With the way the rider market played out he was suddenly the only point of continuity between Aprilia's 2024 line-up and its 2025 roster. As a consequence "I was more or less a test rider, it was not fun".

The idea, then, is that Aprilia has deployed Fernandez as an asset in bike development without maximising his race weekends - but if that was indeed the case, it won't have been something the factory did out of selfishness. It is in Aprilia's best interest for Fernandez to succeed.

Having spent two years contracted to Aprilia, he is now switching to a deal directly with Trackhouse. But he is confident that, in addition to having the backing of Trackhouse team boss Davide Brivio, he still enjoys the support of Aprilia Racing CEO Massimo Rivola.

His longer-term roadmap with Aprilia, however, isn't so clear.
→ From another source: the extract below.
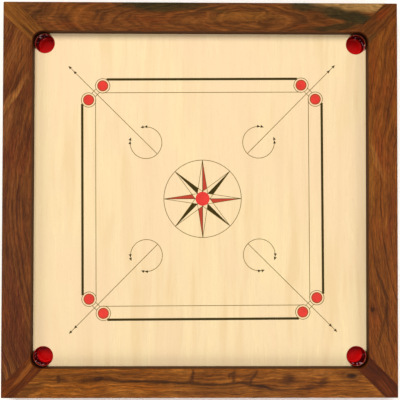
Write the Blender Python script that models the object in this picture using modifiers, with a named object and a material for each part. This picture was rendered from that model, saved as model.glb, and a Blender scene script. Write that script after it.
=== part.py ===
# Carrom board: a hardwood frame of four rails and four diagonal corner blocks, joined by loose tongues,
# round a plywood playing surface. Cleats and half-lapped battens carry the plywood from below, and a moulded
# cup hangs under each corner pocket. The origin is at the middle of the underside, +Z up, +Y to the back.
import math

import bpy
import bmesh
from mathutils import Matrix, Vector

# Driving dimensions, in metres.
OPENING = 0.740             # clear playing square between the rails
RAIL_WIDTH = 0.0635
FRAME_HEIGHT = 0.062
RECESS = 0.021              # how far the rails stand above the playing surface
PLY = 0.012                 # plywood thickness
REBATE = 0.010              # how far the plywood runs in under the rails
BLOCK_WIDTH = 0.038         # corner block, across the diagonal
OUTER_ROUND = 0.002         # rounding of the frame's outer edges
INNER_SHARE = 0.5           # rounding of the inner and lower edges, as a share of OUTER_ROUND
GAP = 0.0003                # left between pieces that touch

POCKET_RADIUS = 0.02225
CUP_WALL = 0.00145
CUP_DRAFT = 0.0010          # how much narrower the cup is inside at its floor
CUP_FLOOR = 0.0185          # height of the cup's inner floor
CUP_BASE = 0.0165           # height of the cup's underside
CUP_FILLET = 0.003
CUP_LIP_DROP = 0.0005       # the cup's lip lies this far below the playing surface
FLANGE_RADIUS = 0.0315
FLANGE = 0.002

CLEAT_WIDTH = 0.020
CLEAT_HEIGHT = 0.018
CLEAT_CLEAR = 0.002         # left between a cleat's end and a cup's flange
BATTEN_WIDTH = 0.040
BATTEN_OFFSET = 0.120       # a batten's centre line from the middle of the board

TONGUE_HALF = 0.012         # how far a tongue reaches into each side of a corner joint
TONGUE_ALONG = (0.536, 0.574)   # its ends, from the middle of the board along the diagonal
TONGUE_LEVELS = (0.022, 0.030)  # its underside and its top
TONGUE_EASE = 0.003         # rounding of a tongue's corners

CLEAT_SCREW = {"length": 0.035, "shank": 0.0020, "head": 0.0040, "point": 0.006}
BATTEN_SCREW = {"length": 0.025, "shank": 0.00175, "head": 0.0035, "point": 0.005}
CUP_SCREW = {"length": 0.0095, "shank": 0.0014, "head": 0.0027, "point": 0.003}
CROSS_ARM = 0.58            # a screw's cross recess, as shares of its head's radius
CROSS_HALF = 0.13
CROSS_DEPTH = 0.001
CUP_SCREWS = 3
CUP_SCREW_RING = 0.0280     # the cup screws' distance from the pocket's centre
PAN_HEAD = 0.0018           # height of a pan head
PAN_TOP = 0.7               # a pan head's flat top, as a share of its radius
PAN_SIDE = 0.4              # height of its upright side, as a share of PAN_HEAD
CLEAT_SCREW_PLACES = (-0.22, 0.22)
BATTEN_SCREW_PLACES = (-0.26, 0.26)

ARC_STEPS = 12              # straight steps in a quarter of a pocket arc
ROUND_SEGMENTS = 3          # steps across a rounded edge
SCREW_SEGMENTS = 10
CUP_SEGMENTS = 32
SMOOTH_ANGLE = 35           # faces that meet at less than this, in degrees, shade as one surface
PAST = 0.01                 # how far a cutter runs past the face that it opens
HEAD_ROOM = 0.004           # the same, above a countersunk head
CLOSE = 0.0001              # lengths nearer than this count as equal
WELD = 0.00001
TURN_WELD = 0.00005
FLAT_ANGLE = 0.5            # faces within this many degrees are one flat face

# Levels and half sizes that follow from them.
OUTER = OPENING / 2 + RAIL_WIDTH
INNER = OPENING / 2
SURFACE_Z = FRAME_HEIGHT - RECESS
PLY_BOTTOM = SURFACE_Z - PLY
REBATE_EDGE = INNER + REBATE
UNDER_PLY = PLY_BOTTOM - GAP
POCKET_OFFSET = INNER - POCKET_RADIUS
CLEAT_LOW = UNDER_PLY - CLEAT_HEIGHT
CLEAT_OUTER = REBATE_EDGE - GAP
CLEAT_INNER = CLEAT_OUTER - CLEAT_WIDTH
CLEAT_HALF = POCKET_OFFSET - FLANGE_RADIUS - CLEAT_CLEAR
BATTEN_HALF = CLEAT_INNER - GAP
LAP_Z = UNDER_PLY - CLEAT_HEIGHT / 2

CORNERS = {
    "front_left": (-1, -1),
    "front_right": (1, -1),
    "back_left": (-1, 1),
    "back_right": (1, 1),
}
SIDES = {"front": -90, "right": 0, "back": 90, "left": 180}   # bearing of each side from +X, in degrees

SHEESHAM = (0.20, 0.075, 0.025)
SHEESHAM_DARK = (0.14, 0.045, 0.015)
BIRCH = (0.93, 0.74, 0.42)
PINE = (0.70, 0.50, 0.28)
BEECH = (0.62, 0.42, 0.24)
RED_PLASTIC = (0.45, 0.004, 0.006)
STEEL = (0.60, 0.58, 0.52)

ROUGHNESS = {"lacquered_wood": 0.38, "lacquered_ply": 0.30, "bare_wood": 0.60, "plastic": 0.12, "steel": 0.35}


def clear_scene():
    for old in list(bpy.data.objects):
        bpy.data.objects.remove(old, do_unlink=True)


def new_collection(name):
    made = bpy.data.collections.new(name)
    bpy.context.scene.collection.children.link(made)
    return made


def make_material(name, colour, roughness, metallic=0.0):
    material = bpy.data.materials.new(name)
    material.use_nodes = True
    shader = material.node_tree.nodes["Principled BSDF"]
    shader.inputs["Base Color"].default_value = (*colour, 1.0)
    shader.inputs["Roughness"].default_value = roughness
    shader.inputs["Metallic"].default_value = metallic
    return material


def add_piece(name, mesh, colour, roughness, metallic=0.0, smooth=False):
    mesh.name = name
    if smooth:
        mesh.shade_smooth()
        mesh.set_sharp_from_angle(angle=math.radians(SMOOTH_ANGLE))
    piece = bpy.data.objects.new(name, mesh)
    piece.data.materials.clear()
    piece.data.materials.append(make_material(name, colour, roughness, metallic))
    board.objects.link(piece)
    return piece


def add_cutter(name, mesh):
    cutter = bpy.data.objects.new(name, mesh)
    cutter.hide_render = True
    cutter.display_type = "WIRE"
    cutters.objects.link(cutter)
    return cutter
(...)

The factory has refreshed its line-up - and though a works-spec bike should be made available to Fernandez next year, he didn't get to ride the newest prototype in the post-season test, instead spending the test day doing comparison runs between the '23 and the '24 bikes and working on electronics.

Sterlacchini described the unavailability of a '25 prototype to Fernandez at Barcelona as being reflective of Aprilia's continued push to make its development "more efficient" and be able to bring new parts earlier. "Obviously this is part of the process, that it's difficult to arrive here with four [new] bikes for four riders."

And Fernandez himself didn't mind publicly - but it feels accurate to suggest, at least, that his time as Aprilia's sole point of continuity between its '24 and '25 line-ups hasn't exactly made him indispensable.

How could it? The results aren't there yet. He knows that much. He also knows the word "yet" can only stay in that sentence for so long.

For now, it hasn't meaningfully threatened an early end to his MotoGP career - but it might well place a cap on the opportunities he will have in he future.